With inflation heading upwards, the question until now has been whether Banxico will increase by half a point – its weapon of choice, having increased by that amount six times in the last year – or a quarter-point.
Half the institutions polled by Citibanamex a week ago in its regular market survey are betting on a quarter-point increase but 41 per cent are still expecting a half-point move. But Nomura, which had been gunning for a 25 basis point move on March 30 in the Citibanamex survey, has changed its tune.
“If there was ever a window to keep rates unchanged, it would be now,” Benito Berber, Nomura analyst, said in a note to clients.
His call is based on seven factors:
1. Medium- and long-term inflation expectations are well anchored at 3.5-3.6 per cent.
2. Headline inflation looks likely to cool, in part because of a fall in US petrol prices (Mexico imports half its fuel).
3. Banxico has already increased rates faster than the Federal Reserve, or as Mr Berber said: “Banxico completed its homework assignment early, in our view.”
4. Banxico’s research staff put the neutral rate now at between 4.7 per cent and 6.3 per cent in nominal terms. The current policy rate is at 6.25 per cent.

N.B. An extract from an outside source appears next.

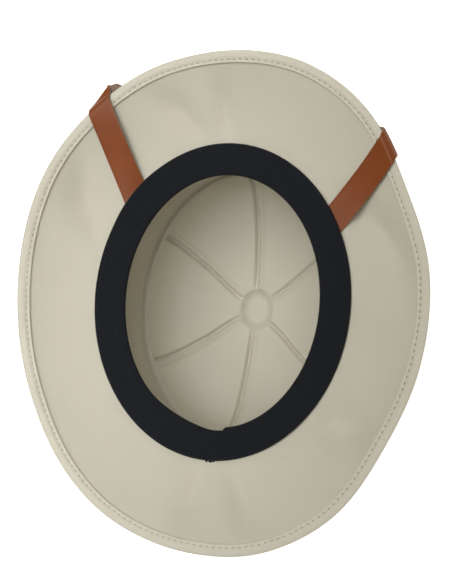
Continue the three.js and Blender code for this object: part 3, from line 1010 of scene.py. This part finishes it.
def light_studio():
    """Soft light from overhead and a little from the front left, with soft spots on the brim, one into
    the crown from the left, and a weak warm light all round that browns the crown's shaded side."""
    scene = bpy.context.scene
    scene.view_settings.view_transform = "Standard"
    world = bpy.data.worlds.new("studio")
    world.use_nodes = True
    world.node_tree.nodes["Background"].inputs[0].default_value = (1, 0.9, 0.68, 1)
    world.node_tree.nodes["Background"].inputs[1].default_value = 0.24
    scene.world = world
    add_softbox("front", 0, 20, 3.2)
    add_softbox("front left", -45, 18, 2.5)
    add_softbox("back left", -135, 18, 1.6)
    add_softbox("right", 90, 18, 1.2)
    add_soft_spot("left brim", (-0.1, 0, 0.9), (-0.16, -0.02, 0.14), 30, 4.5)
    add_soft_spot("front brim", (-0.05, 0.1, 0.9), (-0.04, 0.17, 0.14), 24, 8)
    add_soft_spot("back left brim", (-0.05, -0.1, 0.9), (-0.1, -0.14, 0.14), 26, 7)
    add_soft_spot("crown", (-0.42, -0.14, 1), (0.01, 0, 0.02), 13, 6)


place_camera()
make_floor()
light_studio()

shell_cloth = cotton_drill("cotton drill on foam", "D1CDBF", "CCC8BA")
binding_cloth = cotton_drill("cotton drill binding", "DCD8CB", "D3CFC1")
band_cloth = cotton_webbing("black cotton webbing")
strap_leather = dyed_leather("brown dyed leather")
strap_back = leather_flesh("leather flesh side")
thread = sewing_thread("polyester thread", "A09A86", "B2AC98")
black_thread = sewing_thread("black polyester thread", "0C0D10", "202228")

stitches = stitch_angles()
shell = make_shell(shell_cloth)
binding = make_binding(binding_cloth, stitches)
thread_rows = make_stitches(thread, stitches)
sweatband = make_sweatband(band_cloth)
seam_knot = make_seam_knot(black_thread)
strap = make_strap(strap_leather, strap_back)

for piece, nodes, slot in (
    (shell, ("helmet_crown", "helmet_brim"), "shell_cloth"),
    (binding, ("brim_binding",), "binding_cloth"),
    (sweatband, ("sweatband",), "band_cloth"),
    (strap, ("chin_strap",), "strap_leather"),
):
    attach(piece, "root")
    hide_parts(*nodes)
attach(thread_rows, "root")
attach(seam_knot, "root")

bpy.context.view_layer.update()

5. Current account dynamics depend on Nafta negotiations, not on the interest rate level.
6. “The economy is not that rosy,” – that is, another increase could hurt growth.
7. Not increasing this week would enable Banxico to keep its powder dry.
That said, Banxico has been on a roll and the policy stance is not terribly tight, yet, so it could still choose to increase. Nomura is still expecting Banxico to end the year at 6.75 per cent. The market median forecast is 7.25 per cent by end-2017, according to the Citibanamex survey.